### WHAT YOU NEED TO DO
Only the lines from the one containing "front_panel();" through the one containing "imported = [obj" are to be copied, exactly and with both ends kept.

### Entries with model source code
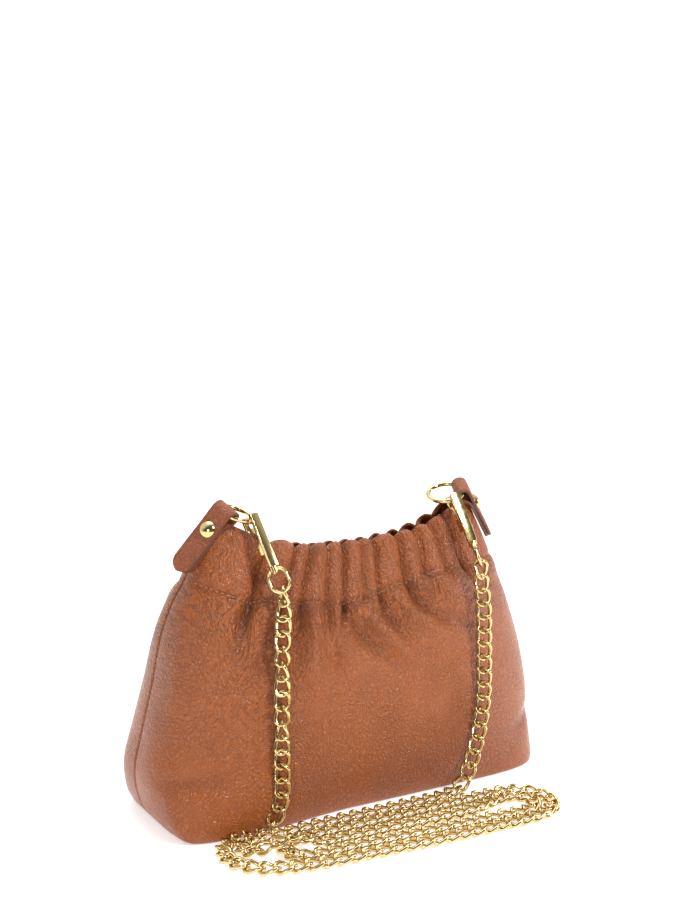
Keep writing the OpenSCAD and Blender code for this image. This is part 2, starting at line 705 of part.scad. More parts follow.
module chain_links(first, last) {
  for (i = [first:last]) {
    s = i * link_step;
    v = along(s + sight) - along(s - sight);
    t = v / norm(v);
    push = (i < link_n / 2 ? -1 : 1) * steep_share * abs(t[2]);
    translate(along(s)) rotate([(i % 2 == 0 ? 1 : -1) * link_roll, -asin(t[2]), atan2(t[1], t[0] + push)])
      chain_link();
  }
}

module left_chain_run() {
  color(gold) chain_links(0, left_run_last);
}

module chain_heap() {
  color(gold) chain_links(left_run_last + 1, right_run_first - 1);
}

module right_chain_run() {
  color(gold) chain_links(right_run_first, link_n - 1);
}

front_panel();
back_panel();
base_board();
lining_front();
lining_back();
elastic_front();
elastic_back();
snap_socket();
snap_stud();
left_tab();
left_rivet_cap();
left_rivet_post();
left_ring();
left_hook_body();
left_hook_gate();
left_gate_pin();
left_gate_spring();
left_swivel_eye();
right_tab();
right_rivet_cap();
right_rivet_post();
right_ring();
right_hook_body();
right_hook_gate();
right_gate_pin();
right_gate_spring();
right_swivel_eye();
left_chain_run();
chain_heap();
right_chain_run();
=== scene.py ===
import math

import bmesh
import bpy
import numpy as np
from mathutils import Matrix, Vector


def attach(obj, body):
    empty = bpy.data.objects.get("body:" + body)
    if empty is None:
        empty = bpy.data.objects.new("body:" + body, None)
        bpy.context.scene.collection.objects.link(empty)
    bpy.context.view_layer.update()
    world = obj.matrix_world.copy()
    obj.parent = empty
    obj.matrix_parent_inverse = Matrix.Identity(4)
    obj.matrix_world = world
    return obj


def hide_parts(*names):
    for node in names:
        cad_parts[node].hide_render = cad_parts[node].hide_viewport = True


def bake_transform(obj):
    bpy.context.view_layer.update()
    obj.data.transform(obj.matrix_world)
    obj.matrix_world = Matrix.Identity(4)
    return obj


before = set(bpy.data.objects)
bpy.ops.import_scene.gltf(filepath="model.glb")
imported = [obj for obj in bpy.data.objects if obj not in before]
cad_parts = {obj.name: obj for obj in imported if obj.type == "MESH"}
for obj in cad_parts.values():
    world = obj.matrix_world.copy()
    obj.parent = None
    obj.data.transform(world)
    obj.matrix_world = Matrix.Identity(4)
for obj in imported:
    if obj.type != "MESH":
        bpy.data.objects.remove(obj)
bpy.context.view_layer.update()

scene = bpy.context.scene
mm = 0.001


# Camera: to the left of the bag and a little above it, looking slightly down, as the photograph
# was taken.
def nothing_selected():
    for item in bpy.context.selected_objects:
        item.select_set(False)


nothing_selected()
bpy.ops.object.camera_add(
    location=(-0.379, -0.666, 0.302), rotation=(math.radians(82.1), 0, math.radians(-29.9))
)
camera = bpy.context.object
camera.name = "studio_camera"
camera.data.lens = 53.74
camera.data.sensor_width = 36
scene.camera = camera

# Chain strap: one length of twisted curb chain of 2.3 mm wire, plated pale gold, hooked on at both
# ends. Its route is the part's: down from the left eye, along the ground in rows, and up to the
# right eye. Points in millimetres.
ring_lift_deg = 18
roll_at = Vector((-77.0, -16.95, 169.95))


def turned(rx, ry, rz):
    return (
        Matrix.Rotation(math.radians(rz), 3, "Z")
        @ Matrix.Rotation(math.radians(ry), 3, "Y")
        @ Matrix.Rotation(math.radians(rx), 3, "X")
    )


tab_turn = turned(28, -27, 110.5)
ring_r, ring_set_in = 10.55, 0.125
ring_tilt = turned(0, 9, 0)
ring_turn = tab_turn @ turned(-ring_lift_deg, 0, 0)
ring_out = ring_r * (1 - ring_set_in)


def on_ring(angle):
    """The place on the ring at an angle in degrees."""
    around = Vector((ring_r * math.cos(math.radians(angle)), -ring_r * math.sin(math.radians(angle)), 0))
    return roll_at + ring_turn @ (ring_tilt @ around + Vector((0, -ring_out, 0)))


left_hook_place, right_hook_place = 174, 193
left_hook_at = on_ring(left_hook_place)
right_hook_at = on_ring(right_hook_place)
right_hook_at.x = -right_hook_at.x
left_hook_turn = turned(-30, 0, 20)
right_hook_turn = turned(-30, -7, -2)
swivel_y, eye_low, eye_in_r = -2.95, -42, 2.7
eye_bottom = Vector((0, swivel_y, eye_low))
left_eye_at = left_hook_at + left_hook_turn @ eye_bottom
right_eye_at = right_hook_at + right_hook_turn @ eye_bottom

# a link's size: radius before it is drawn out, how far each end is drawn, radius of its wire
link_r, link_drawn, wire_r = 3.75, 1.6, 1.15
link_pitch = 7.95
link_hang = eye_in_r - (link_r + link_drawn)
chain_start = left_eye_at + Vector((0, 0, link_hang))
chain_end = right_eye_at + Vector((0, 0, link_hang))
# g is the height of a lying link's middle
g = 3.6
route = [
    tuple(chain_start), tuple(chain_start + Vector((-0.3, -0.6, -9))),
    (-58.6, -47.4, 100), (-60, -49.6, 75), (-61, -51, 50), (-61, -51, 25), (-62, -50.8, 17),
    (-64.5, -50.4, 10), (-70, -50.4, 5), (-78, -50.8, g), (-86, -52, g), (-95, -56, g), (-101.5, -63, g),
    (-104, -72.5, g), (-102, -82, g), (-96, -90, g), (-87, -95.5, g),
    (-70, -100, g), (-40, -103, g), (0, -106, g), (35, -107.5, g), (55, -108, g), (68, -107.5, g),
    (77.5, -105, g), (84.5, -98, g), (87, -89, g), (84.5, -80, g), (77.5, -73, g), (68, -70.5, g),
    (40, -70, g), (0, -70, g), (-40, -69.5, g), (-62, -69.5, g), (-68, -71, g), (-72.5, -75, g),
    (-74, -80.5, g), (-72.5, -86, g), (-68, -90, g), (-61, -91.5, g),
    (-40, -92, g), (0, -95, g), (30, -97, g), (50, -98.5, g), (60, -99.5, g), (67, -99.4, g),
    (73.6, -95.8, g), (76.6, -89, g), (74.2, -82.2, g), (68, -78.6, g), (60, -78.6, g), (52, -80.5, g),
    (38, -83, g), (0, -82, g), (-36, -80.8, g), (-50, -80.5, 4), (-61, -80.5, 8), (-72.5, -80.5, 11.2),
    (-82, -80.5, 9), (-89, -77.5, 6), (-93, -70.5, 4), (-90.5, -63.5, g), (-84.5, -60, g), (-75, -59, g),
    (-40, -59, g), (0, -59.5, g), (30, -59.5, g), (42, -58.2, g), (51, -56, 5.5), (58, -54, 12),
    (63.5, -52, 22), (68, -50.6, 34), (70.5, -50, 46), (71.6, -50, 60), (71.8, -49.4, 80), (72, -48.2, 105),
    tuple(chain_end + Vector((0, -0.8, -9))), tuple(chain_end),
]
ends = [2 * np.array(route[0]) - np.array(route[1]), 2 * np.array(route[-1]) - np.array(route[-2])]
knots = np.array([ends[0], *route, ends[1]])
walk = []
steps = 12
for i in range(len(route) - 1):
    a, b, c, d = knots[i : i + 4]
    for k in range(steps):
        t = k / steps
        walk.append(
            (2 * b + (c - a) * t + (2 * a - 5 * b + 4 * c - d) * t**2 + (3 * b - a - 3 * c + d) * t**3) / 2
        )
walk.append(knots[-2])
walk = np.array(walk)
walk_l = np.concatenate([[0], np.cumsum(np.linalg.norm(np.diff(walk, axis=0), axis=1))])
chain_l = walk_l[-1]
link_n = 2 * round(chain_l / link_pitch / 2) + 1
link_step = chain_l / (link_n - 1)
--
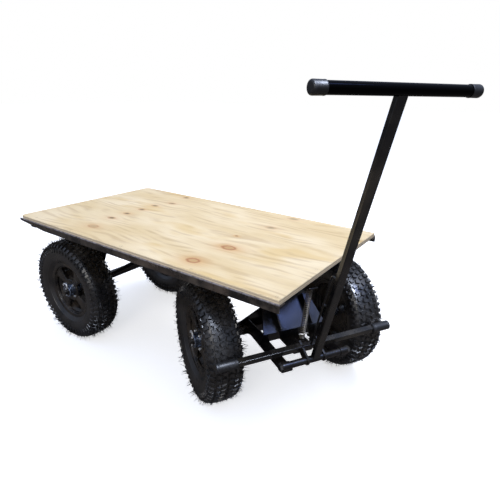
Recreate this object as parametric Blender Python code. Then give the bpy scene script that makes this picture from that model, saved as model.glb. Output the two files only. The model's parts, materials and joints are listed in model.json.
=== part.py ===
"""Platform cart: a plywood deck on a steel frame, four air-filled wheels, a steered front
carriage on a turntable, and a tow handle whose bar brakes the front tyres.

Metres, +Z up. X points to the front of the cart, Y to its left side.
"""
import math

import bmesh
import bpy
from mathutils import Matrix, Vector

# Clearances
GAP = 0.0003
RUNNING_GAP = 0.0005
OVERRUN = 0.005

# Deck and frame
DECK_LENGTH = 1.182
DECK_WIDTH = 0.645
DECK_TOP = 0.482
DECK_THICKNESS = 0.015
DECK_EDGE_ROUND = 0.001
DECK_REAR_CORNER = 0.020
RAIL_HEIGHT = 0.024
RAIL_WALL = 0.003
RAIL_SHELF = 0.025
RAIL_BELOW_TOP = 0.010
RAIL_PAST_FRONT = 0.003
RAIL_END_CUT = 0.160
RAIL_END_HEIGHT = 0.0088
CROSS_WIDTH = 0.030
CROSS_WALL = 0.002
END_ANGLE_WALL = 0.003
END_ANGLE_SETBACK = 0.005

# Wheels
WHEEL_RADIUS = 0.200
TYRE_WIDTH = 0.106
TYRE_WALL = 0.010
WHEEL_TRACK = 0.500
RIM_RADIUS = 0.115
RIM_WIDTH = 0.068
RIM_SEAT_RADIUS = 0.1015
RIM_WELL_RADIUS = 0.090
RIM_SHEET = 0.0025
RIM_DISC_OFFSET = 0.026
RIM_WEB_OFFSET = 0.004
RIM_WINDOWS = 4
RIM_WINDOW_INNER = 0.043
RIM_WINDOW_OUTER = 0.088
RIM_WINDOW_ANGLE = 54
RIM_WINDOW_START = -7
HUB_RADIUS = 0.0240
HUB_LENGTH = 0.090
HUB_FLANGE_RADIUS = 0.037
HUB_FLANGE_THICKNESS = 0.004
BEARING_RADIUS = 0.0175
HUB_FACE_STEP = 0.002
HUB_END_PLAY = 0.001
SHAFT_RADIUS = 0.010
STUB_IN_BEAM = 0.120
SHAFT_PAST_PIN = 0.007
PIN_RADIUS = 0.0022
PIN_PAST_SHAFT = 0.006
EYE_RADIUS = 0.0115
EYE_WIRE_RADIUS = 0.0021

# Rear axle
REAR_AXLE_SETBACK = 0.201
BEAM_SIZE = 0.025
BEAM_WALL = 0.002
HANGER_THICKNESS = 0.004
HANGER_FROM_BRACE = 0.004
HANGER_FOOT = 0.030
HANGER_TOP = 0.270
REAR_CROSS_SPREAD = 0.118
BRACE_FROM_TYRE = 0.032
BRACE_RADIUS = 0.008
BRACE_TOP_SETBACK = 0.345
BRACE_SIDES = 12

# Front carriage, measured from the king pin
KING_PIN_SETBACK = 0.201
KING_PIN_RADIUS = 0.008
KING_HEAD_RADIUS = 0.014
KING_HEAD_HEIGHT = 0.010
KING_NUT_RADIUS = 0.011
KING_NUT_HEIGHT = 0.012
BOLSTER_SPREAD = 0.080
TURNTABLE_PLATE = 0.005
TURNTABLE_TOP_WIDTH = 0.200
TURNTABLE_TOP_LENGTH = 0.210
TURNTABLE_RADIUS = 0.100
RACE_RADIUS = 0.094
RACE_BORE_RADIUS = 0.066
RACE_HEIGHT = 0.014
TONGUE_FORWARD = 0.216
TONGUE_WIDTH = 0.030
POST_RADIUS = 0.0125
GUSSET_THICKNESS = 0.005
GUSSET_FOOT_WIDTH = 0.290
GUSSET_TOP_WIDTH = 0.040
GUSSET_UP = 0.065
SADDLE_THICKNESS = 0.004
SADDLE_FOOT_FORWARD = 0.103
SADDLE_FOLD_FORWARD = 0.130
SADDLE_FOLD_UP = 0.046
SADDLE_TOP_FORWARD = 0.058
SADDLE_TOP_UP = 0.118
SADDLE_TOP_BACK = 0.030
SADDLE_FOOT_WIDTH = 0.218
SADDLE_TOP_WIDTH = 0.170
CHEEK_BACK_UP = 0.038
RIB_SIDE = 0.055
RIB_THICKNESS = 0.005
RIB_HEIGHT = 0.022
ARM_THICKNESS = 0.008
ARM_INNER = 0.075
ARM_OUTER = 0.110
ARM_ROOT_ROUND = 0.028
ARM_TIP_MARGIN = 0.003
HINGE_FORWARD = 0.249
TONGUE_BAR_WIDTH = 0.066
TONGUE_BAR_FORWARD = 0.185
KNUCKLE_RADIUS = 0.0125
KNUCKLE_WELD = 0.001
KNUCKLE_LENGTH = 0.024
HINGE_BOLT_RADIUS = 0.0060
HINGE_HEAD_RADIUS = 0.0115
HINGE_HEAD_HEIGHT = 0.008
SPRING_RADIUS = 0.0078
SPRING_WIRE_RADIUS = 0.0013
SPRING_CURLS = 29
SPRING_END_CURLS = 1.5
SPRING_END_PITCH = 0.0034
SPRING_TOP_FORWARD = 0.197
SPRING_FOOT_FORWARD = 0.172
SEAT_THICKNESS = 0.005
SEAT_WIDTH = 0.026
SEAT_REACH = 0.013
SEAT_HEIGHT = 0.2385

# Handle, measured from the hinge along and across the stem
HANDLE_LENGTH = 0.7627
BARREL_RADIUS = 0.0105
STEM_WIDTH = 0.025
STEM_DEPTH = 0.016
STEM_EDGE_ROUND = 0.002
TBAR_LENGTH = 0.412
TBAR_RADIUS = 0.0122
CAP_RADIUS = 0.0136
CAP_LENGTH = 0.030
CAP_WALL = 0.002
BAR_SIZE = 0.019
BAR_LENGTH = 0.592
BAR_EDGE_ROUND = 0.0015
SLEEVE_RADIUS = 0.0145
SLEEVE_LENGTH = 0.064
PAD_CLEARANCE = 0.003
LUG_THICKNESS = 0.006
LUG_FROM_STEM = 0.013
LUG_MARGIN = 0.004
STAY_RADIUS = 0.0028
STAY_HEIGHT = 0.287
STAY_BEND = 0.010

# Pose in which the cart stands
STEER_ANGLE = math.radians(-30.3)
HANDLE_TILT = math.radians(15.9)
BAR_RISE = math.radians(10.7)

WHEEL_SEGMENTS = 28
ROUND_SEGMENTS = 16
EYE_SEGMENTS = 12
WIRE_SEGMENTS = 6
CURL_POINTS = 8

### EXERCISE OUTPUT
front_panel();
back_panel();
base_board();
lining_front();
lining_back();
elastic_front();
elastic_back();
snap_socket();
snap_stud();
left_tab();
left_rivet_cap();
left_rivet_post();
left_ring();
left_hook_body();
left_hook_gate();
left_gate_pin();
left_gate_spring();
left_swivel_eye();
right_tab();
right_rivet_cap();
right_rivet_post();
right_ring();
right_hook_body();
right_hook_gate();
right_gate_pin();
right_gate_spring();
right_swivel_eye();
left_chain_run();
chain_heap();
right_chain_run();
=== scene.py ===
import math

import bmesh
import bpy
import numpy as np
from mathutils import Matrix, Vector


def attach(obj, body):
    empty = bpy.data.objects.get("body:" + body)
    if empty is None:
        empty = bpy.data.objects.new("body:" + body, None)
        bpy.context.scene.collection.objects.link(empty)
    bpy.context.view_layer.update()
    world = obj.matrix_world.copy()
    obj.parent = empty
    obj.matrix_parent_inverse = Matrix.Identity(4)
    obj.matrix_world = world
    return obj


def hide_parts(*names):
    for node in names:
        cad_parts[node].hide_render = cad_parts[node].hide_viewport = True


def bake_transform(obj):
    bpy.context.view_layer.update()
    obj.data.transform(obj.matrix_world)
    obj.matrix_world = Matrix.Identity(4)
    return obj


before = set(bpy.data.objects)
bpy.ops.import_scene.gltf(filepath="model.glb")
imported = [obj for obj in bpy.data.objects if obj not in before]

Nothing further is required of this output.